In clothes that were not her own (Olga’s black sweater and trousers held up by Ilya’s belt), given to her after the bedbug death bath, Marina swept through the apartment like a fury, throwing books from the shelves and yelling:

“‘In his cries is the storm’s wild thirst! In his cries the storm clouds hear / the power of his rage, the flame of passion, and sure victory! / Let the tempest rage and roil!’ Fuck it, Olga, I’m a Wunderkind! Didn’t you know? I’ve read every one of these books. I’ve even read Plato’s Republic! I read Aristotle at fourteen! I never read Hegel, but I read the Communist Manifesto! Fuck it! It’s the deluge! Finally, the flood has come! I’m going to throw everything out and renovate the whole apartment. All by myself! I’ll scrub everything down, I’ll whitewash it! Everything will be just like new, white and clean!”

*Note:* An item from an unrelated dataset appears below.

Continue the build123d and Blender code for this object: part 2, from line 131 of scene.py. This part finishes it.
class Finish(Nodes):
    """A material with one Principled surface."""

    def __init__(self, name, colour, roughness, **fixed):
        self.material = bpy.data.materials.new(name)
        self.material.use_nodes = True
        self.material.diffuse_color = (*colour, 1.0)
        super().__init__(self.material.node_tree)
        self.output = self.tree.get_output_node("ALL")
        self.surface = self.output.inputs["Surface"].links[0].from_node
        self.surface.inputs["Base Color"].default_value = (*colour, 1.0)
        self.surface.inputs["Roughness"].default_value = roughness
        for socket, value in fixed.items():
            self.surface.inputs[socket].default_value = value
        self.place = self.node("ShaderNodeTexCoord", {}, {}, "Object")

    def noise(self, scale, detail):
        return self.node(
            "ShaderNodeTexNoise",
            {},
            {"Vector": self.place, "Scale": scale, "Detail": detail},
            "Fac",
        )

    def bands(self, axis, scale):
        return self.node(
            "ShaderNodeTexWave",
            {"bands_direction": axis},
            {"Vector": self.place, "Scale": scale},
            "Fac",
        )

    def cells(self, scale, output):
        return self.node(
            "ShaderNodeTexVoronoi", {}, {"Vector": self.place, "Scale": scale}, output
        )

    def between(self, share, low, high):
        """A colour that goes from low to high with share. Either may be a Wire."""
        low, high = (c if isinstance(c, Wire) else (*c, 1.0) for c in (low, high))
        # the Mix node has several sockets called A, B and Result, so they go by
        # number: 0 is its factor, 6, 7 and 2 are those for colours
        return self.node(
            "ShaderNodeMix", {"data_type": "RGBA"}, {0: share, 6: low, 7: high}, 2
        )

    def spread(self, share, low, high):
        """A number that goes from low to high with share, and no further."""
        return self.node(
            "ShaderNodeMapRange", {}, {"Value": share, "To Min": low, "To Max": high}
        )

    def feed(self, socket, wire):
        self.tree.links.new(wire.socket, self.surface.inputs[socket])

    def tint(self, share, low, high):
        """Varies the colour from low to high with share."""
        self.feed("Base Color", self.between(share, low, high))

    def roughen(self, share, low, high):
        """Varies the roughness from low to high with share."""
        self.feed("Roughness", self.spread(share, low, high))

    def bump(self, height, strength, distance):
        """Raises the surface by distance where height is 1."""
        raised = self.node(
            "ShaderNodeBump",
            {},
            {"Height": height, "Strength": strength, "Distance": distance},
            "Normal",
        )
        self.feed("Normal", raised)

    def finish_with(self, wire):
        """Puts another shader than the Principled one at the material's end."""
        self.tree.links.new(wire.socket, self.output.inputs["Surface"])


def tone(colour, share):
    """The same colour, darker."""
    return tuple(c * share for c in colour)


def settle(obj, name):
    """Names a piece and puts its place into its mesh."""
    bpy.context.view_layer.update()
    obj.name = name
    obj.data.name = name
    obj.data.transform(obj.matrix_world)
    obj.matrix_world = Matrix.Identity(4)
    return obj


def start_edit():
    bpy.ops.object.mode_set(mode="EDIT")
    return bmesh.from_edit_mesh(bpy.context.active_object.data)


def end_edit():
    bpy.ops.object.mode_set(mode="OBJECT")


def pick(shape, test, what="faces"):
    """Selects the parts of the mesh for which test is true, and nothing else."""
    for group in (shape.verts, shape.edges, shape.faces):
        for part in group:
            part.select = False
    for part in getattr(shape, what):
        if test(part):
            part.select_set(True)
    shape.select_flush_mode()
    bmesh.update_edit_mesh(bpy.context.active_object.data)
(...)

Olga realized that this was exactly what would happen, and she started taking all the sodden books down to the garbage heap. The blue Lenin, and the red Stalin, and all the historical materialism, and the dialectical materialism, and the political economy … everything.

“Along with the bedbugs! We have them, too, you know! Not as many as in Peterhof—but plenty of them!” Marina shouted.

And Olga grew suddenly happy herself. This is it, the real Fathers and Sons! The Kulakovs would be released—Valentin in two years, Zina in a year. Then they would have three years of exile, and return home. And their lives would be pure and white.

Just one thing remained unclear—how she would survive all those years, this passionate, bold, desperate girl, covered with bedbug bites, raped by a pair of alcoholics, pitiless toward herself, pitiless toward her parents … a tender girl-child.

On her third run down to the garbage, a huge bin hammered together any which way out of rough boards, Olga discovered a medium-size dog sitting there. It was Hera. She had come back home, all the way from Molodezhnaya Station to Tsvetnoy Boulevard. A true dissident dog.